C.C. isn’t really as calculating and cynical as that state of affairs suggests, though. He’s just a cog in a rather corrupt and unpleasant wheel, trying to get ahead. In fact, his apartment-loaning service has sort of backfired on him, because given the power dynamics of the situation (and his rather weak will), C.C. can’t say no when he’s asked to loan out his home at all hours of the night. But C.C.’s wake-up call, his discovery that what he is doing is really much more seedy than he has realised, comes when he is asked by top boss Mr Sheldrake (a brilliantly slimy performance from Fred MacMurray) to loan out his apartment key exclusively for Sheldrake’s latest extramarital fling.

C.C. thinks he’s finally going to get the promotion he’s been hoping for and is delighted with himself, until he makes the devastating discovery (in a poignant, bittersweet exchange at an office Christmas party) that Sheldrake’s latest conquest is none other than Fran Kubelik, the elevator girl he adores. But much worse is yet to come. What he doesn’t yet know is that Fran is as sweet and vulnerable as she appears. Fran has believed Sheldrake’s lies about leaving his wife, and when she is finally beaten down by her lover’s neglect and cruel manipulation she takes an overdose of sleeping pills…on Christmas Eve in the apartment of you-know-who.

C.C. comes back to find her passed out in his bed, and that’s when the comedy takes a dark turn, giving way to a moving and eventually heart-wrenching romance about two people cast adrift in the big city, who must learn not only to love each other, but to love themselves, as well.

I’ve probably given away far too much of the plot.
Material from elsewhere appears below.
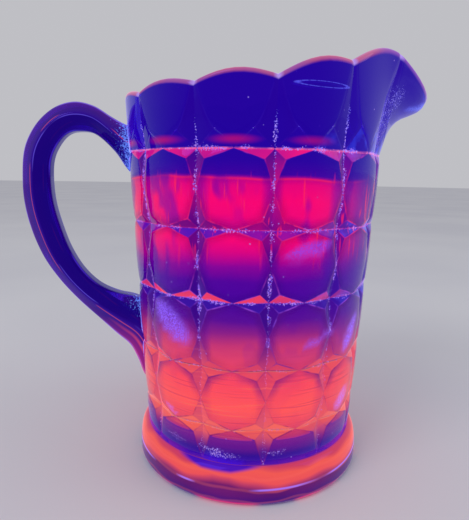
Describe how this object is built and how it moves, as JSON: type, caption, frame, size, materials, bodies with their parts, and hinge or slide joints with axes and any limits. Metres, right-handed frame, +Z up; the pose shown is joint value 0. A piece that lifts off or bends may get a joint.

But actually, it’s hard to describe how subtle and wonderfully nuanced this story is—and how remarkably real, even now. Portraying the sexual politics of New York office life, circa 1960, with an honesty and complexity and conspicuous lack of glamour, the film is both a brilliant snapshot of a bygone era and also a remarkably contemporary love story. Both Lemmon and MacLaine play superbly to type—but even the supporting roles, of Lemmon’s seedy line managers, the brash office totty, C.C.’s harassed next-door neighbours, are expertly realised.

If you’ve ever wondered what Mad Men might be like with a lot more laughs, then you need look no further than this beautifully observed, surprisingly dark and yet eventually heart-warming movie that continues to get better and better with age.